# start of RECORDS TO USE

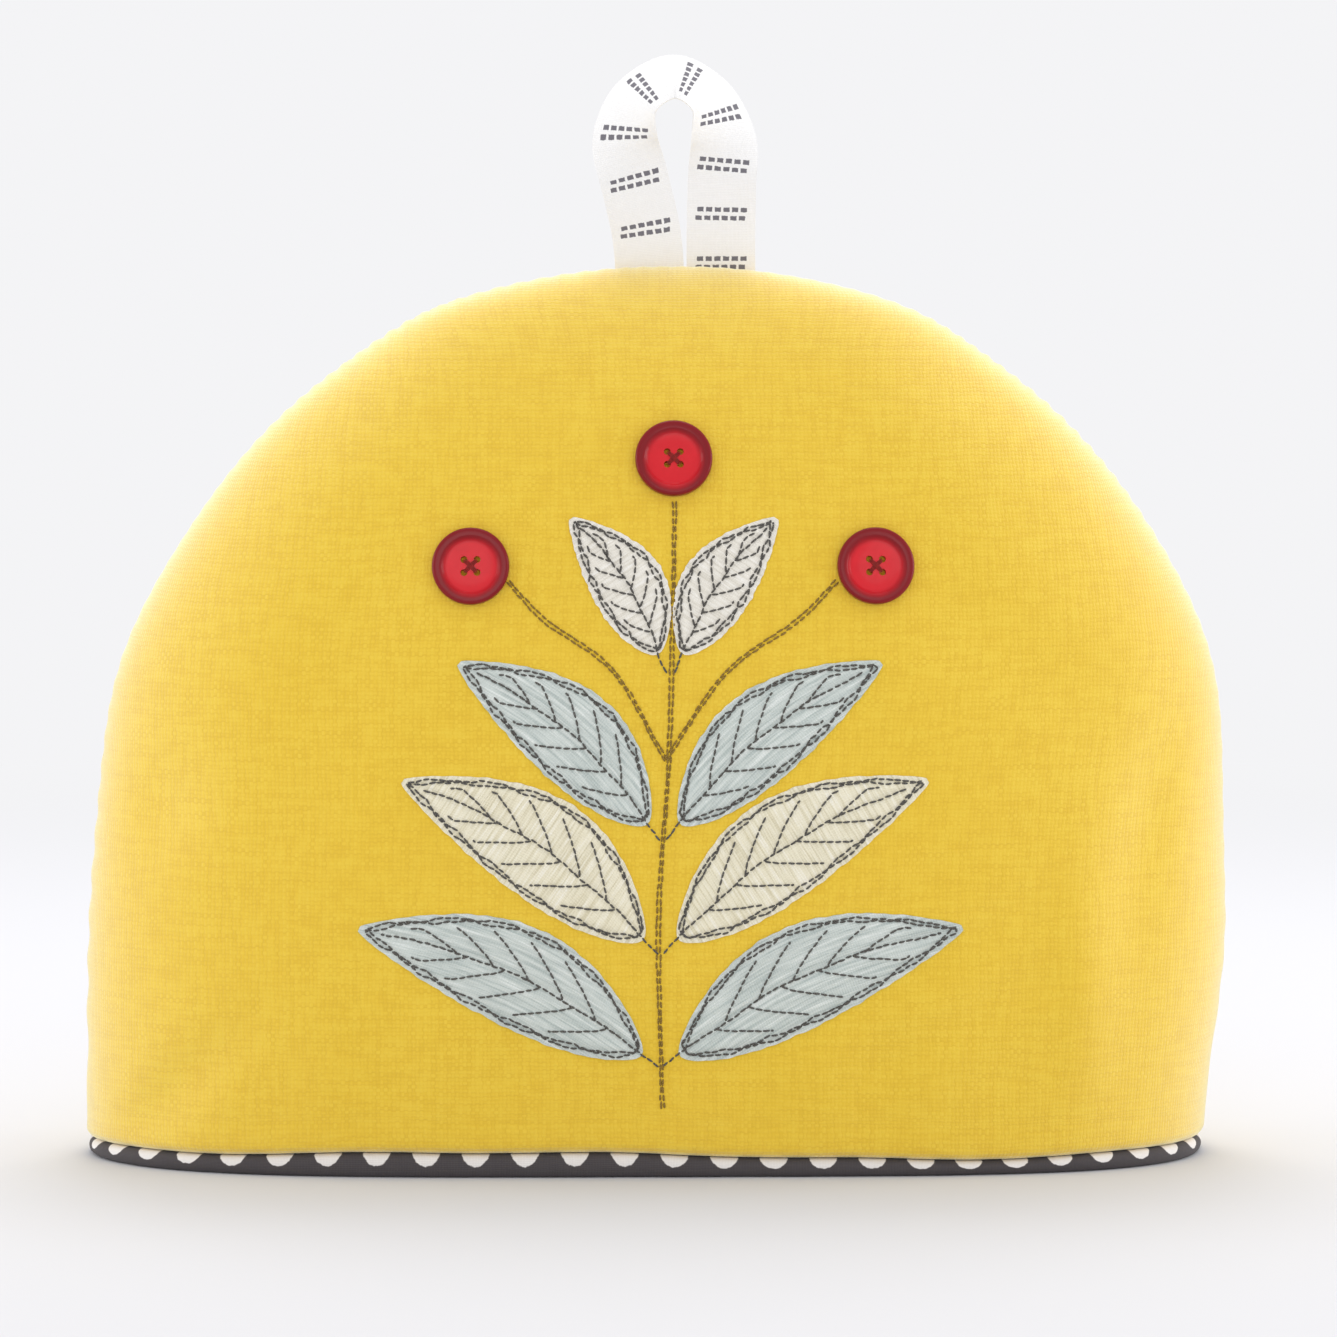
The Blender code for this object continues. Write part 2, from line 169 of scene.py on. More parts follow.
def tape_room(x, y, z):
    """How far the seam parts at a place, to each side."""
    left = ease(x, TAPE_SPAN[0] - TAPE_FADE, TAPE_SPAN[0])
    right = 1 - ease(x, TAPE_SPAN[1], TAPE_SPAN[1] + TAPE_FADE)
    near = np.exp(-((y / TAPE_REACH) ** 2)) * ease(z, HEIGHT - ROOM_SHUT_BELOW, HEIGHT - ROOM_OPEN_BELOW)
    return (TAPE_SKIN / 2 + TAPE_AIR) * left * right * near


def swell_at(across, up):
    """How far the face stands from the seam plane, as a share of the half depth."""
    level = np.sqrt(np.maximum(1 - up * up, 1e-12))
    share = np.minimum(abs(across) / level, 1)
    return level * np.sqrt(1 - share**PLAN_POWER)


def layer_point(across, up, depth, side, height=None):
    """Points of the layer at this depth under the outer face."""
    if height is None:
        height = SPRING_HEIGHT + (HEIGHT - SPRING_HEIGHT - depth) * up ** (2 / ARCH_POWER)
    x = (HALF_WIDTH - depth) * across
    y = (HALF_DEPTH - depth) * swell_at(across, up)
    x, y, height = np.broadcast_arrays(x, y, height)
    points = settled(x, side * (y + SEAM_HALF_GAP), height, side)
    points[..., 1] += side * tape_room(points[..., 0], y, height)
    return points


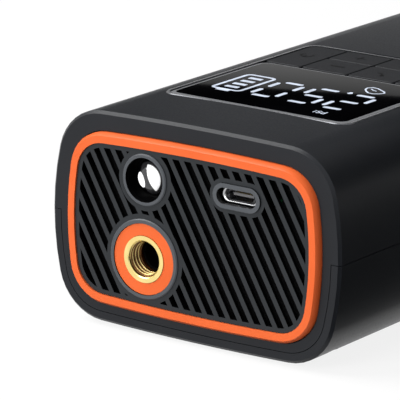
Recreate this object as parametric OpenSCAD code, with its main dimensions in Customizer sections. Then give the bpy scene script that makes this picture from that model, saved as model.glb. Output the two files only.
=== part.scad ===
// Jump starter pack with a built-in tyre inflator, as an assembly of its separate pieces.
// +X right, +Y from the front grille back to the jump socket, +Z up; the feet stand on Z = 0.
// Depths are measured back from the face of the orange ring, heights from the parting line.

/* [Body] */
// Overall length, from the ring's face to the rear face
overall_len = 200; // [180:1:230]
// Greatest width, at the parting line
body_w = 93.4; // [91:0.1:97]
// Greatest height of the section, without the feet
body_h = 59.4; // [58:0.1:63]
// Radius of the bowed sides
side_r = 78; // [65:1:120]
// Radius of the slightly crowned top and bottom
crown_r = 970; // [600:10:1200]
// Radius of the four long corners
corner_r = 15; // [13:0.5:16]
// Wall of both shells
wall = 2.8; // [2.2:0.1:3.2]
// Bevel of the front edge
front_bevel = 0.8; // [0.5:0.1:1.2]
// Rounding of the rear edge
rear_edge_r = 2.5; // [1:0.1:2.8]
// Open seam between the two shells
shell_gap = 0.18; // [0.1:0.01:0.3]
// Height of the lip inside the seam
lip_h = 1.6; // [1:0.1:2.5]
// Thickness of the lip
lip_t = 1.2; // [0.8:0.1:1.5]
// Play between pieces that are fitted together and stay put
fit = 0.1; // [0.05:0.01:0.15]
// Radial play of a shaft in its bearing
run_fit = 0.05; // [0.03:0.01:0.08]

/* [Front ring] */
// Width of bezel and ring together, left and right of the opening
bezel_side = 8.6; // [8:0.1:9.2]
// Width of bezel and ring together, above and below the opening
bezel_top = 8.1; // [7.6:0.05:8.8]
// Radius of the ring opening's bowed sides
ring_side_r = 87; // [70:1:150]
// Radius of the ring opening's top and bottom
ring_crown_r = 700; // [450:10:900]
// Corner radius of the ring opening
ring_corner_r = 8.8; // [7:0.1:10]
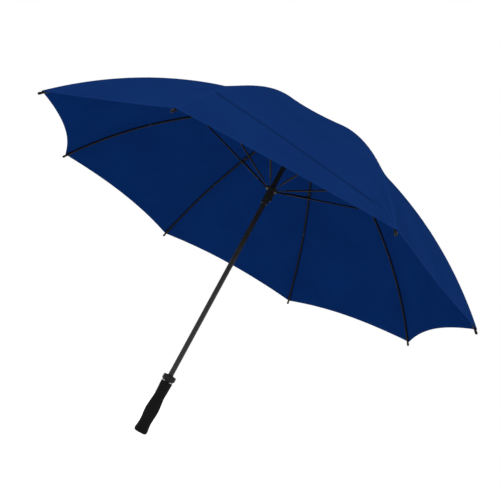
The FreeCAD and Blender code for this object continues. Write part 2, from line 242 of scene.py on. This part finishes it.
def pleat_plane(number, side, outer):
    """(normal, anchor) in the rest pose of the plane half-way to the next rib when closed."""
    fold = rib_fold + (rib_flex if outer else 0)
    hinge = (flex_radius, flex_height) if outer else (pivot_ring, crown_height)
    closed_radius = pivot_ring
    if outer:
        out, up = flex_radius - pivot_ring, flex_height - crown_height
        closed_radius += out * math.cos(rib_fold) + up * math.sin(rib_fold)
    azimuth = rib_azimuth(number)
    radial = Vector((math.cos(azimuth), math.sin(azimuth), 0))
    around = Vector((-math.sin(azimuth), math.cos(azimuth), 0))
    up = Vector((0, 0, 1))
    outward = radial * math.cos(fold) + up * math.sin(fold)
    anchor = radial * hinge[0] + up * hinge[1] - outward * closed_radius
    normal = around * (side * math.cos(step / 2)) - outward * math.sin(step / 2)
    return normal, anchor - normal * pleat_clearance


def strip_share(number, side, outer, length):
    """Share of the gore that a rib's strip covers at each length: it ends on the pleat's plane."""
    normal, anchor = (np.array(v) for v in pleat_plane(number, side, outer))
    shares = np.linspace(0, widest_strip, 125)
    flat = np.ravel(length)
    lengths, grid = np.meshgrid(flat, shares, indexing="ij")
    gore = number if side > 0 else number - 1
    over = grid if side > 0 else 1 - grid
    distance = (cloth_place(gore, lengths, over, np.zeros_like(grid), False) - anchor) @ normal
    found = [np.interp(0, row, shares) for row in distance]
    return np.array(found).reshape(np.shape(length))


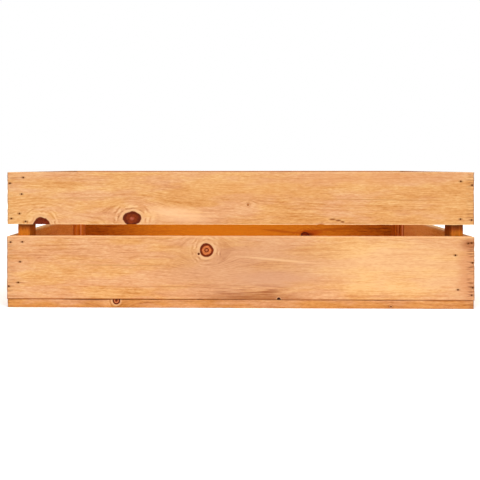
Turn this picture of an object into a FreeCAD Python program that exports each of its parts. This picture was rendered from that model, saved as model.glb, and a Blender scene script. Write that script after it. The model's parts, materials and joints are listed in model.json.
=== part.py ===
"""A low slatted crate of nailed pine boards, open at the top.

Two boards with a gap between them make each long side and each end. A post in each inner corner joins
them, and four boards laid lengthwise close the bottom. Everything is held by brad nails with sunk heads.

The frame is in millimetres: X runs along the crate, Y across it from front to back and Z up, and the
origin is the middle of the underside.
"""

import FreeCAD
import Part

import math
import os

Vector = FreeCAD.Vector
X_AXIS, Y_AXIS, Z_AXIS = Vector(1, 0, 0), Vector(0, 1, 0), Vector(0, 0, 1)

# The crate over all.
CRATE_LENGTH = 560.0
CRATE_WIDTH = 310.0

# The walls: two courses of board with an open gap between them.
UPPER_BOARD_HEIGHT = 63.0
LOWER_BOARD_HEIGHT = 76.0
WALL_GAP = 14.0
SIDE_BOARD_THICKNESS = 10.0
END_BOARD_THICKNESS = 10.0
UPPER_SIDE_TRIM = 0.4  # how much shorter the upper long boards are, at each end

# The floor: boards laid along the crate, under the walls.
FLOOR_BOARD_COUNT = 4
FLOOR_BOARD_THICKNESS = 10.0
FLOOR_BOARD_GAP = 3.0
FLOOR_TRIM = 0.8  # how much shorter the floor boards are, at each end

# The corner posts, which stand on the floor boards.
POST_WIDTH = 15.0  # along X
POST_DEPTH = 23.0  # along Y
POST_TOP_DROP = 2.0  # from the rim down to a post's top

# The sawn edges are eased by hand.
EDGE_ROUND = 0.8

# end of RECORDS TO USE

Please copy exactly the lines from the first line of the records above through the line containing "the parting line.", including both, and nothing more.

§ RESPONSE TO THE TASK
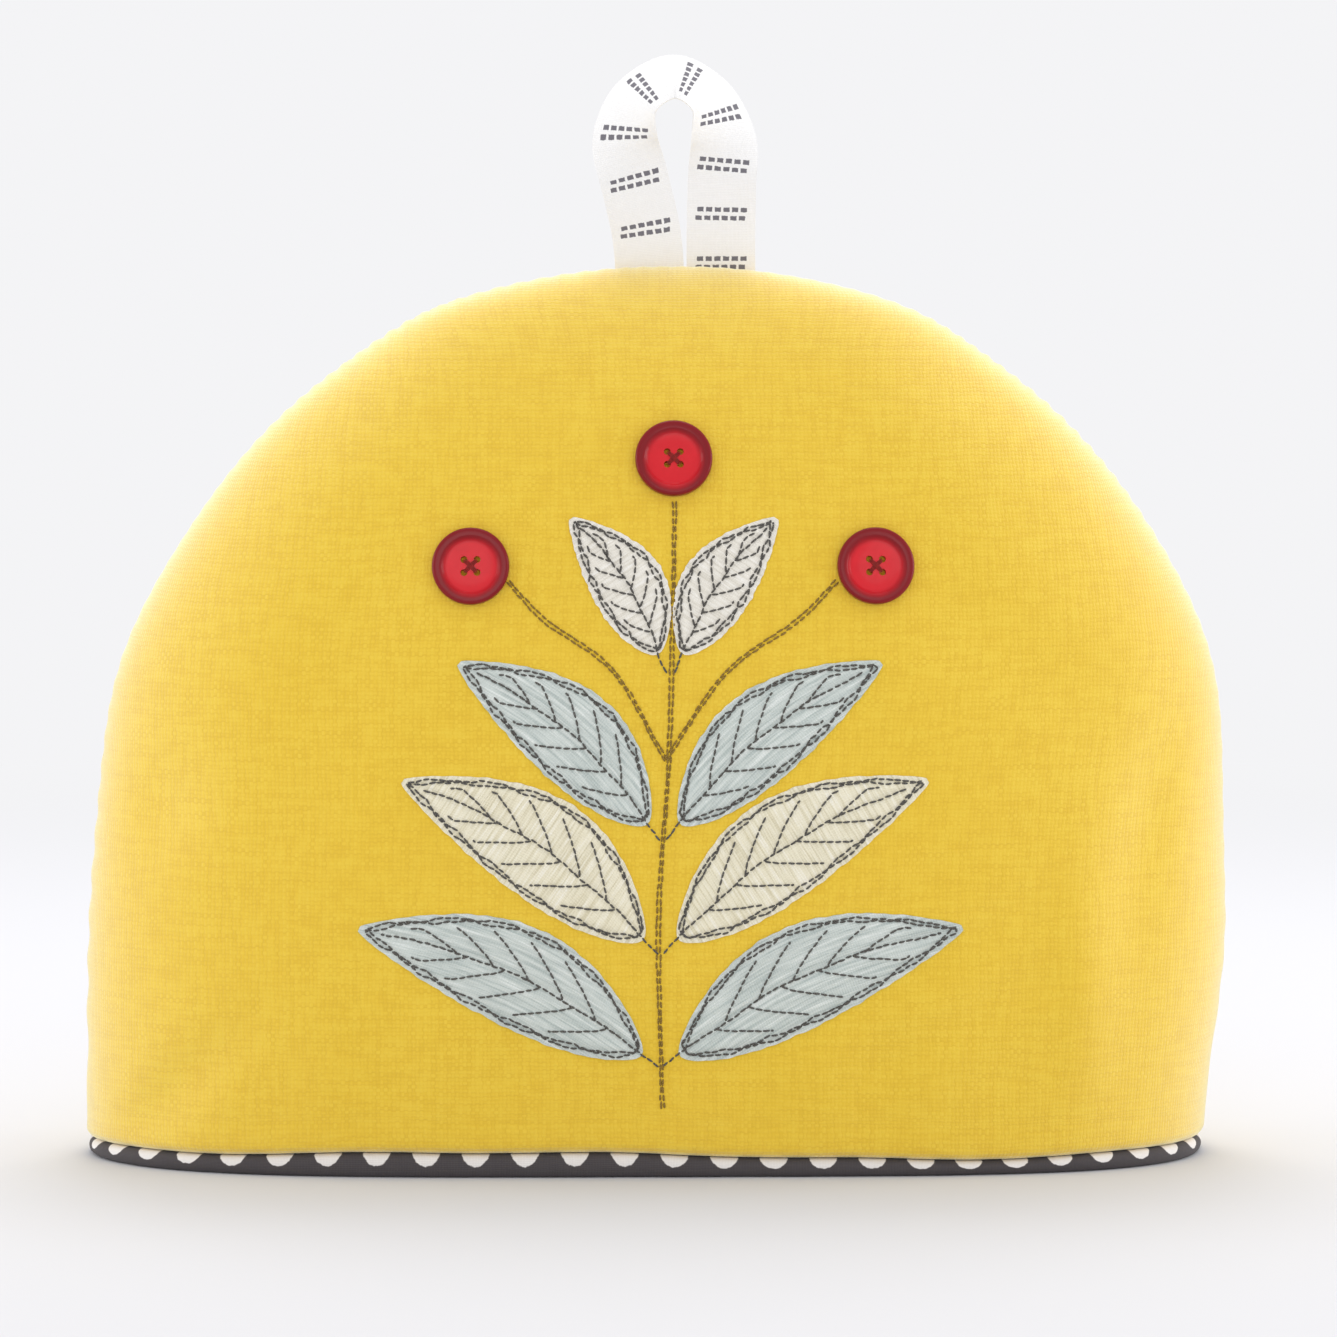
The Blender code for this object continues. Write part 2, from line 169 of scene.py on. More parts follow.
def tape_room(x, y, z):
    """How far the seam parts at a place, to each side."""
    left = ease(x, TAPE_SPAN[0] - TAPE_FADE, TAPE_SPAN[0])
    right = 1 - ease(x, TAPE_SPAN[1], TAPE_SPAN[1] + TAPE_FADE)
    near = np.exp(-((y / TAPE_REACH) ** 2)) * ease(z, HEIGHT - ROOM_SHUT_BELOW, HEIGHT - ROOM_OPEN_BELOW)
    return (TAPE_SKIN / 2 + TAPE_AIR) * left * right * near


def swell_at(across, up):
    """How far the face stands from the seam plane, as a share of the half depth."""
    level = np.sqrt(np.maximum(1 - up * up, 1e-12))
    share = np.minimum(abs(across) / level, 1)
    return level * np.sqrt(1 - share**PLAN_POWER)


def layer_point(across, up, depth, side, height=None):
    """Points of the layer at this depth under the outer face."""
    if height is None:
        height = SPRING_HEIGHT + (HEIGHT - SPRING_HEIGHT - depth) * up ** (2 / ARCH_POWER)
    x = (HALF_WIDTH - depth) * across
    y = (HALF_DEPTH - depth) * swell_at(across, up)
    x, y, height = np.broadcast_arrays(x, y, height)
    points = settled(x, side * (y + SEAM_HALF_GAP), height, side)
    points[..., 1] += side * tape_room(points[..., 0], y, height)
    return points


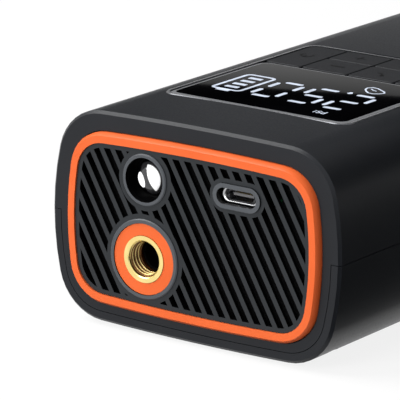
Recreate this object as parametric OpenSCAD code, with its main dimensions in Customizer sections. Then give the bpy scene script that makes this picture from that model, saved as model.glb. Output the two files only.
=== part.scad ===
// Jump starter pack with a built-in tyre inflator, as an assembly of its separate pieces.
// +X right, +Y from the front grille back to the jump socket, +Z up; the feet stand on Z = 0.
// Depths are measured back from the face of the orange ring, heights from the parting line.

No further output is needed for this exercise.